Exercise details -> Using the data below, output the first line and every line after it up to and including the line containing "h - frame_w]];", exactly as written and with nothing added.

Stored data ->
-----

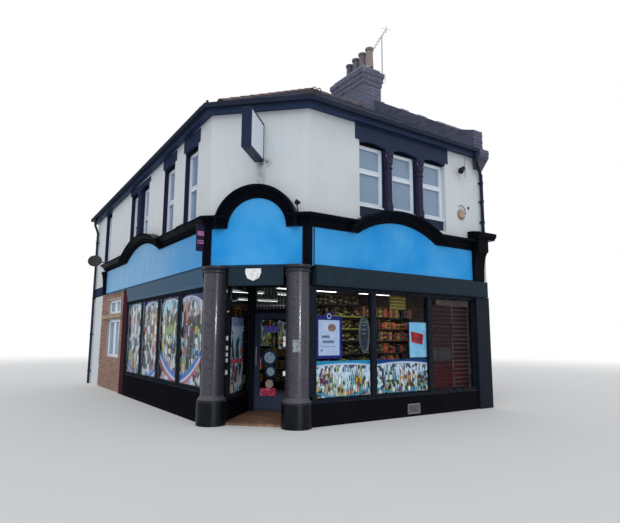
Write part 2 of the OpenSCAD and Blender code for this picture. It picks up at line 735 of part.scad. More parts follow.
module flank_surround(w) {
    lintel(flank_x(w[0]), window_width(w[1]), w[1],
           soffit_z - fall(w[0] + window_width(w[1]) / 2 + lintel_lap) - joint_gap);
    if (w[1] == 2) window_post(flank_x(w[0]), flank_foot_z);
}

module sash(w, h, rail) difference() {
    cube([w, frame_d, h]);
    for (part = sash_parts(h, rail)) translate([frame_w, -eps, part[0]])
        cube([w - 2 * frame_w, frame_d + 2 * eps, part[1] - part[0]]);
}
module sash_glass(w, h, rail) for (part = sash_parts(h, rail))
    translate([frame_w, (frame_d - glass_t) / 2, part[0]])
        cube([w - 2 * frame_w, glass_t, part[1] - part[0]]);
function sash_parts(h, rail) = rail == 0 ? [[frame_w, h - frame_w]]
    : [[frame_w, rail - rail_h / 2], [rail + rail_h / 2, h - frame_w]];

module front_lights() for (i = [0 : 2])
    translate([triple_x + light_x(i, triple_w, 3) - light_w(triple_w, 3) / 2, window_set, window_foot_z])
        children();
module flank_lights() flank_face() for (w = flank_windows, i = [0 : w[1] - 1])
    translate([flank_x(w[0]) + light_x(i, window_width(w[1]), w[1]) - light_w(window_width(w[1]), w[1]) / 2,
               window_set, flank_foot_z]) children();
module panel_lights_place(light) flank_face()
    translate([flank_x(panel_window_y) - panel_window_w / 2, 60, light[0]]) children();
function rear_rail(w) = (w[2] - w[1]) / 2 + 50;

module front_window_frames() color("white") front_lights() sash(light_w(triple_w, 3), window_h, rail_up);
module flank_window_frames() color("white") {
    flank_lights() sash(single_w, flank_window_h, flank_rail_up);
    for (light = panel_lights) panel_lights_place(light)
        for (i = [0, 1]) translate([i * panel_window_w / 2, 0, 0])
            sash(panel_window_w / 2, light[1] - light[0], 0);
}
module rear_window_frames() color("white") rear_face() for (w = rear_windows)
    translate([w[0] - single_w / 2, window_set, w[1]]) sash(single_w, w[2] - w[1], rear_rail(w));
module upper_glass() color("lightcyan", 0.4) {
    front_lights() sash_glass(light_w(triple_w, 3), window_h, rail_up);
    flank_lights() sash_glass(single_w, flank_window_h, flank_rail_up);
    for (light = panel_lights) panel_lights_place(light)
        for (i = [0, 1]) translate([i * panel_window_w / 2, 0, 0])
            sash_glass(panel_window_w / 2, light[1] - light[0], 0);
    rear_face() for (w = rear_windows)
        translate([w[0] - single_w / 2, window_set, w[1]])
            sash_glass(single_w, w[2] - w[1], rear_rail(w));
}

// The space under a slope that rises inwards from a face, lowered by drop
module under_slope(x0, x1, rise, drop) translate([x0, 0, 0]) rotate([90, 0, 90]) linear_extrude(x1 - x0)
    polygon([[-roof_edge, roof_floor_z], [-roof_edge, eaves_z - drop],
             [flank_l, eaves_z - drop + (flank_l + roof_edge) * rise], [flank_l, roof_floor_z]]);
// A pitched prism across the building between two lines, each at its own height
module under_range(y0, z0, y1, z1, drop) translate([-roof_edge, 0, 0]) rotate([90, 0, 90])
    linear_extrude(party_x + roof_edge) polygon([
        [y0, roof_floor_z], [y0, z0 - drop], [(y0 + y1) / 2 + (z1 - z0) / slope / 2,
         (z0 + z1) / 2 + (y1 - y0) / 2 * slope - drop], [y1, z1 - drop], [y1, roof_floor_z]]);

// The side street slope, tilted so that its edge falls with the eaves
module under_fallen_slope(drop) flank_face() translate([flank_x(fall_start), 0, eaves_z])
    rotate([0, -fall_angle, 0]) translate([0, 0, -eaves_z])
        under_slope(-flank_l, flank_l, flank_slope, drop);

module under_main_roof(drop) intersection() {
    under_range(-roof_edge, eaves_z, range_end, valley_z, drop);
    flank_face() under_slope(-flank_l, 2 * flank_l, flank_slope, drop);
    under_fallen_slope(drop);
    corner_face() under_slope(-flank_l, flank_l, corner_slope, drop);
}
module under_rear_roof(drop) intersection() {
    under_range(range_end, valley_z, flank_l + roof_edge, rear_eaves_z, drop);
    under_fallen_slope(drop);
}
module main_roof() color([0.3, 0.27, 0.26]) difference() {
    under_main_roof(0);
    under_main_roof(roof_t);
    stack_box(0, party_x + eps, roof_floor_z, stack_shaft_z);
}
module rear_roof() color([0.3, 0.27, 0.26]) difference() {
    under_rear_roof(0);
    under_rear_roof(roof_t);
}

// Plan of a bar under the level eaves: the front, the cut-off corner and the start of the side street
function eaves_bend(a, b) = bent(a, b, party_x, fall_start);
// A bar round the eaves between offsets a and b and two heights, falling with the side street wall
module eaves_bar(a, b, z0, z1) {
    slab(eaves_bend(b, a), z0, z1);
    flank_band(a, b, fall_start - eps, flank_l + b, z0, z1, 0);
    translate([-a - eps, flank_l + a, z0 - rear_drop])
        cube([party_x + a + eps, b - a, z1 - z0]);
}

module eaves_boards() color([0.15, 0.2, 0.27]) {
    eaves_bar(0, fascia_reach, soffit_z, soffit_z + eaves_board_t);
    eaves_bar(fascia_reach - eaves_board_t, fascia_reach, soffit_z, fascia_top_z);
}

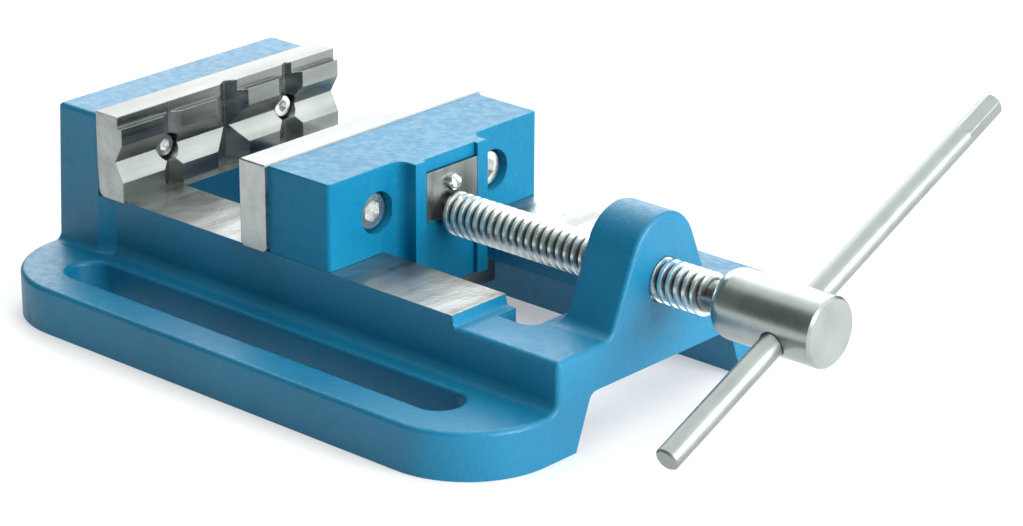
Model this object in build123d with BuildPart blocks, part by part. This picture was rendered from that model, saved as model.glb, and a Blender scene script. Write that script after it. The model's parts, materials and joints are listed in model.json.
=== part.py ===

-----

Solution below ->
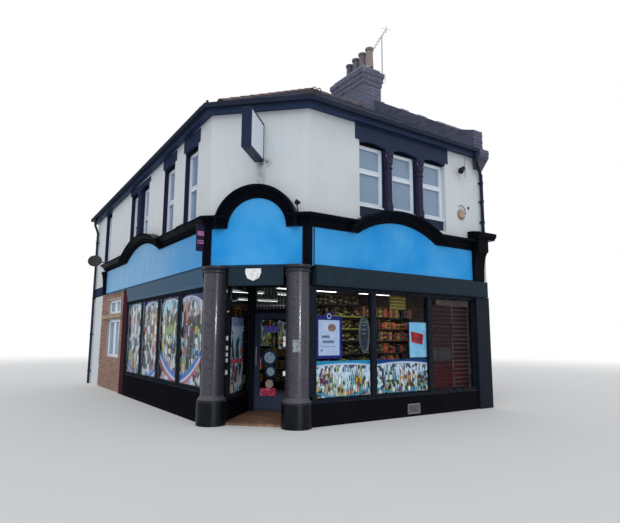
Write part 2 of the OpenSCAD and Blender code for this picture. It picks up at line 735 of part.scad. More parts follow.
module flank_surround(w) {
    lintel(flank_x(w[0]), window_width(w[1]), w[1],
           soffit_z - fall(w[0] + window_width(w[1]) / 2 + lintel_lap) - joint_gap);
    if (w[1] == 2) window_post(flank_x(w[0]), flank_foot_z);
}

module sash(w, h, rail) difference() {
    cube([w, frame_d, h]);
    for (part = sash_parts(h, rail)) translate([frame_w, -eps, part[0]])
        cube([w - 2 * frame_w, frame_d + 2 * eps, part[1] - part[0]]);
}
module sash_glass(w, h, rail) for (part = sash_parts(h, rail))
    translate([frame_w, (frame_d - glass_t) / 2, part[0]])
        cube([w - 2 * frame_w, glass_t, part[1] - part[0]]);
function sash_parts(h, rail) = rail == 0 ? [[frame_w, h - frame_w]]
    : [[frame_w, rail - rail_h / 2], [rail + rail_h / 2, h - frame_w]];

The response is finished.